One of the most awaited Silicon Valley startups called Soft Machines just broke cover with their VISC architecture. Lets take a look at this method of virtualizing CPU resources for higher IPC.
Soft Machines is attacking a problem that should be familiar to most geeks, the power/performance walls. This problem is also known as the death of CPU scaling and explains why CPUs cores have gone from 100% scaling per generation to the meager 10% or so they get now. To get more performance the complexity of current OoO machines increases far more than linearly. Complexity roughly equals power use so a device ends up burning a multiple of the power of its predecessors for a fractional IPC gain.
Soft Machines is attacking this problem in a novel way with an architecture they call VISC, the V stands for Virtual/Virtualized.
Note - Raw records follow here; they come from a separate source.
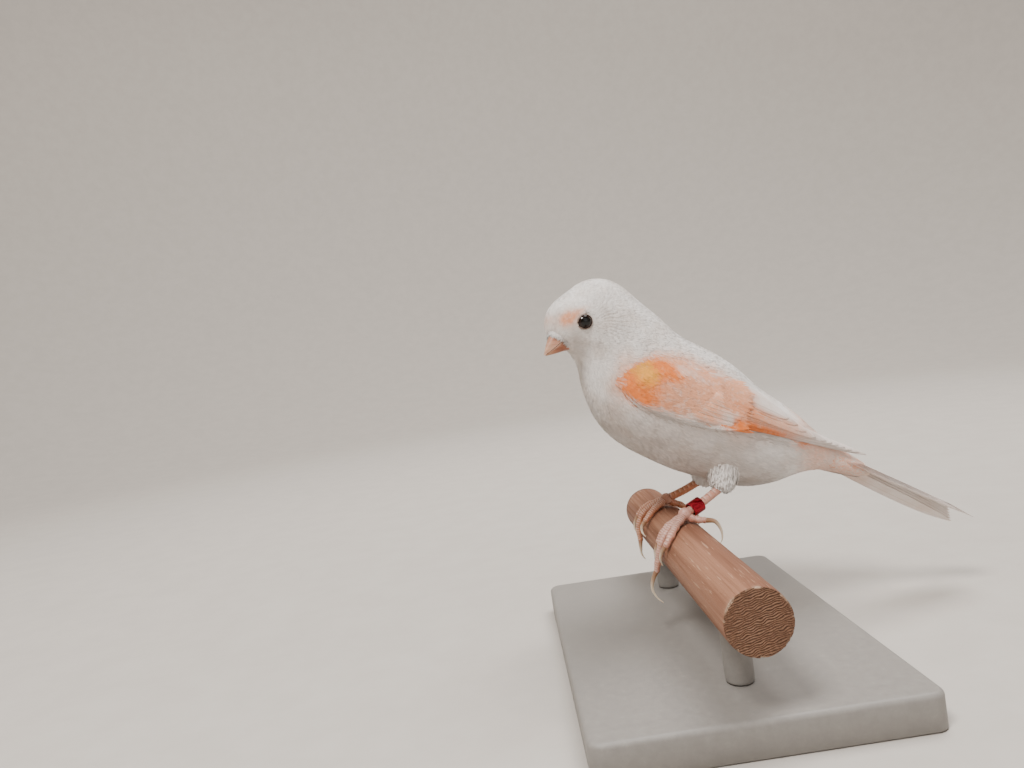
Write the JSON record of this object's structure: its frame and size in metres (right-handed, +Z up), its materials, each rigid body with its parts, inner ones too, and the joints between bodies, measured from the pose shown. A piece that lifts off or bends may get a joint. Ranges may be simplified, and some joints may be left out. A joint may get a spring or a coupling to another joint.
{
  "type": "perched canary model",
  "caption": "Life-size white canary with orange shoulders gripping a short round wooden perch on a plain display stand.",
  "frame": {"origin": "middle of the flat underside of the stand's base", "axes": "+Z up; +Y along the perch, away from the viewer of the picture; the bird faces -X with its left side towards -Y"},
  "size_m": [0.1219, 0.11, 0.1029],
  "materials": {
    "plumage": "soft white feathers",
    "shoulder": "peach and orange feathers, paler at their tips",
    "tail": "long white feathers with a peach tint",
    "horn": "satin pinkish brown horn",
    "claw": "pale translucent horn",
    "skin": "scaly flesh-coloured skin",
    "eye": "wet black",
    "ring": "dark red anodised, glossy",
    "wood": "bare sanded wood with sawn ends",
    "stand": "matt grey paint"
  },
  "bodies": {
    "root": {"head": "plumage", "neck": "plumage", "torso": "plumage", "thigh_left": "plumage", "thigh_right": "plumage", "wing_left": "shoulder", "wing_right": "shoulder", "tail": "tail", "bill_upper": "horn", "bill_lower": "horn", "eye_left": "eye", "eye_right": "eye", "tarsus_left": "skin", "tarsus_right": "skin", "foot_left": "skin", "foot_right": "skin", "claw_left_inner": "claw", "claw_left_middle": "claw", "claw_left_outer": "claw", "claw_left_hind": "claw", "claw_right_inner": "claw", "claw_right_middle": "claw", "claw_right_outer": "claw", "claw_right_hind": "claw", "leg_ring": "ring", "perch": "wood", "stand_base": "stand", "stand_rod_front": "stand", "stand_rod_back": "stand"}
  },
  "joints": []
}
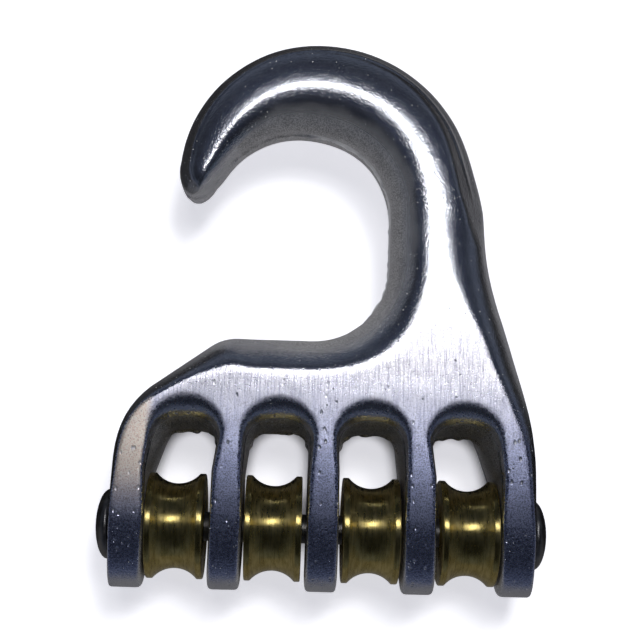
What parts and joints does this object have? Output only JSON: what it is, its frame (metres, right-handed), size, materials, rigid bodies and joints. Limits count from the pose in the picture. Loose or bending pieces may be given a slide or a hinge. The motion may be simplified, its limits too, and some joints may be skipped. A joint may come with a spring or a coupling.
{
  "type": "hook block",
  "caption": "Tackle block for rope with a cast hook: grooved brass sheaves run side by side on a riveted pin between the legs of the body.",
  "frame": {"origin": "middle of the flat back of the crown, on the centre line of the row of sheaves, 37 mm from the pin's axis", "axes": "+Y from the pin towards the hook, +X along the pin so that the hook opens towards -X, +Z out of the front face"},
  "size_m": [0.1094, 0.1372, 0.03],
  "materials": {
    "cast_aluminium": "tumbled and linished casting",
    "pin_steel": "dark polished",
    "sheave_brass": "turned"
  },
  "bodies": {
    "frame": {"hook_body": "cast_aluminium", "axle_rivet": "pin_steel"},
    "sheave_1_body": {"sheave_1": "sheave_brass"},
    "sheave_2_body": {"sheave_2": "sheave_brass"},
    "sheave_3_body": {"sheave_3": "sheave_brass"},
    "sheave_4_body": {"sheave_4": "sheave_brass"}
  },
  "joints": [
    {"name": "sheave_1_spin", "type": "hinge", "parent": "frame", "child": "sheave_1_body", "pos_m": [-0.03525, -0.037, 0.015], "axis": [1, 0, 0], "continuous": true},
    {"name": "sheave_2_spin", "type": "hinge", "parent": "frame", "child": "sheave_2_body", "pos_m": [-0.01175, -0.037, 0.015], "axis": [1, 0, 0], "continuous": true},
    {"name": "sheave_3_spin", "type": "hinge", "parent": "frame", "child": "sheave_3_body", "pos_m": [0.01175, -0.037, 0.015], "axis": [1, 0, 0], "continuous": true},
    {"name": "sheave_4_spin", "type": "hinge", "parent": "frame", "child": "sheave_4_body", "pos_m": [0.03525, -0.037, 0.015], "axis": [1, 0, 0], "continuous": true}
  ]
}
The idea is to have virtual cores that apportion resources dynamically based on the current workload, and re-apportion things on the fly as that load changes. This will allow the hardware to effectively be tailored for the software rather than the other way around. Everything starts at the Global Front End (GFE).
VISC stack from a high level view
The GFE does what a normal CPU’s front end does but the end result is different. Instead of shuttling ops to the respective execution units/pipes, the GFE makes ‘threads’. We put that word in quotes because these are not the kind of threads you are thinking of from an OS sense, they are invisible to the software running above them. Threads in this case are independent but not necessarily completely self-contained chunks of instructions that normally number less than 100 or so. What they are and how long really depends on the workload itself and decisions made by the GFE.
These threads are then dynamically allocated to hardware resources based on the needs of the thread, this hardware is a virtual core. If you have a ‘heavy’ thread it gets more of the appropriate resources, a light thread will get less, but in theory both should get what they both need and will use. You can see the power and performance benefits here, the optimal case is where the hardware is perfectly aligned with the software and nothing is unused.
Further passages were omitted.